JA. On sait que le numérique a changé la donne dans l’ensemble de la chaîne de la relation clients : quels nouveaux impacts sur la relation aux marques peut-on attendre dans un avenir proche, à un horizon deux ans par exemple ?
M-A.N & GG.
Les potentialités du digital n’ont pas encore été toutes exploitées, notamment en termes d’interactivité. L’autre évolution majeure des années à venir viendra certainement de la voiture elle-même ! En effet la voiture dite “connectée” permettra un lien constant entre la marque et ses possesseurs. Les possibilités d’utilisation de ces nouvelles technologies en termes de CRM sont sans limites et viendront certainement bouleverser l’ordre établi.

JA. L’augmentation du nombre de clients dits “mercenaires” se confirme-t-elle dans l’édition 2014 ?
M-A.N & GG.
Le taux de possesseurs qui renouvelle dans la même marque s’érode d’année en année.
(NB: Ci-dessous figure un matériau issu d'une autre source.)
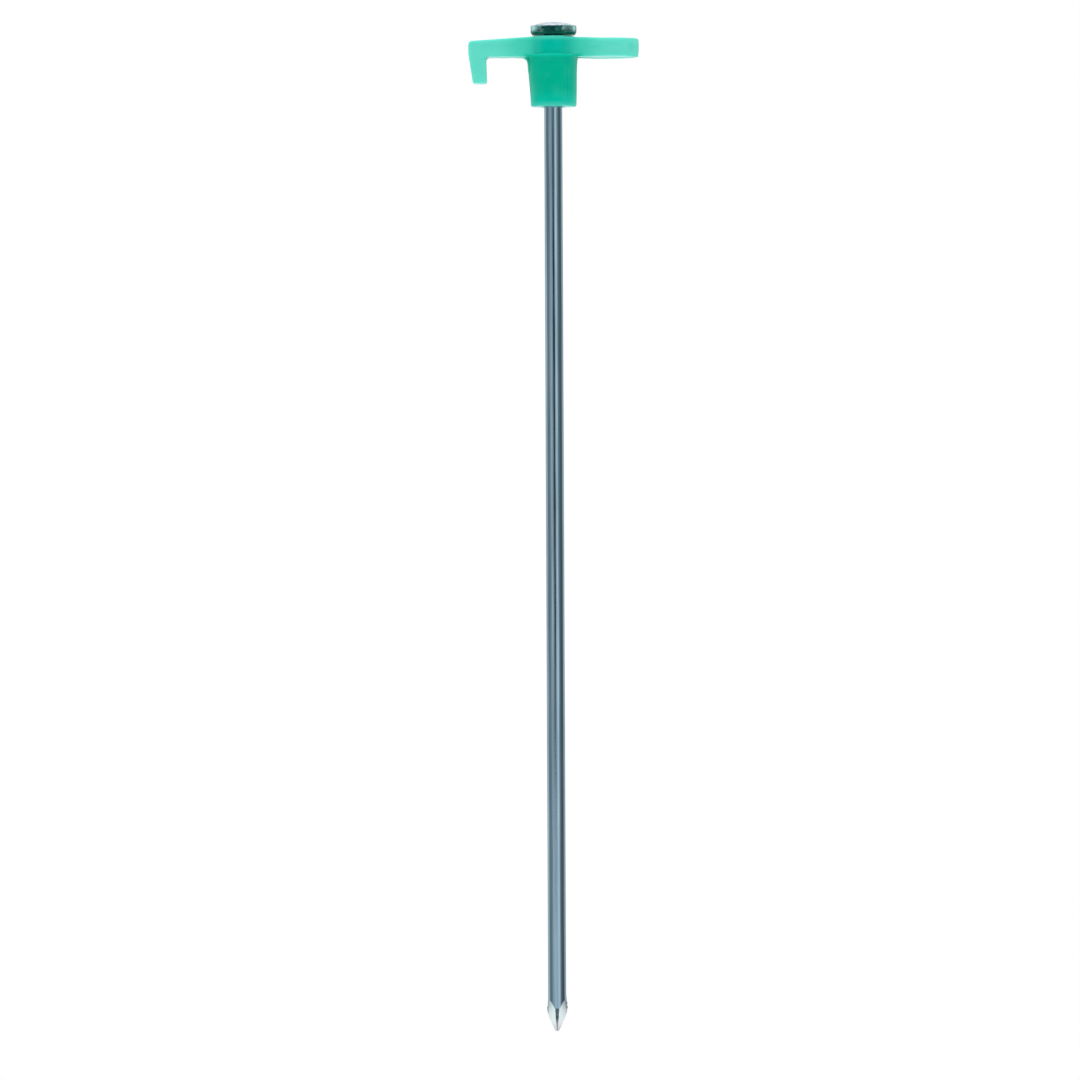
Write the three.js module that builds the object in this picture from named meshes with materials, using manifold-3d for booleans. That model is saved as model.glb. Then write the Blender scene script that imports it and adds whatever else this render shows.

C’est un constat clair. L’environnement concurrentiel est plus riche que jamais. Les acheteurs considèrent cinq marques en moyenne en amont de leur achat. C’est justement tout l’enjeu du maintien du niveau de préférence et de la proximité à la marque au fil de la durée de possession, afin de limiter le fameux “churn”.

JA. Pour conclure, un mot sur le prix environnement qui revient une nouvelle fois à Renault. Quelles sont les raisons de ce succès n’est-ce pas un résultat, en l’espèce, très conditionné par la dimension française de l’étude, ce qui n’enlève rien à la marque, entendons-nous bien ?
M-A.N & GG.
Il est certain que la dimension nationale de Renault en France joue sur la perception de la marque. En Europe, c’est Toyota, deuxième du classement en France, avec sa gamme Hybride très large, qui serait le leader sur cette dimension “environnement”.

Cependant, c’est aussi le résultat des efforts de Renault, qui a fortement axé sa communication sur le véhicule électrique et qui est perçu en France comme un acteur incontournable du débat économico-politique sur la thématique du développement durable. C’est d’ailleurs sur la dimension “Travaille à inventer la mobilité de demain” que Renault creuse l’écart par rapport à ses principaux concurrents.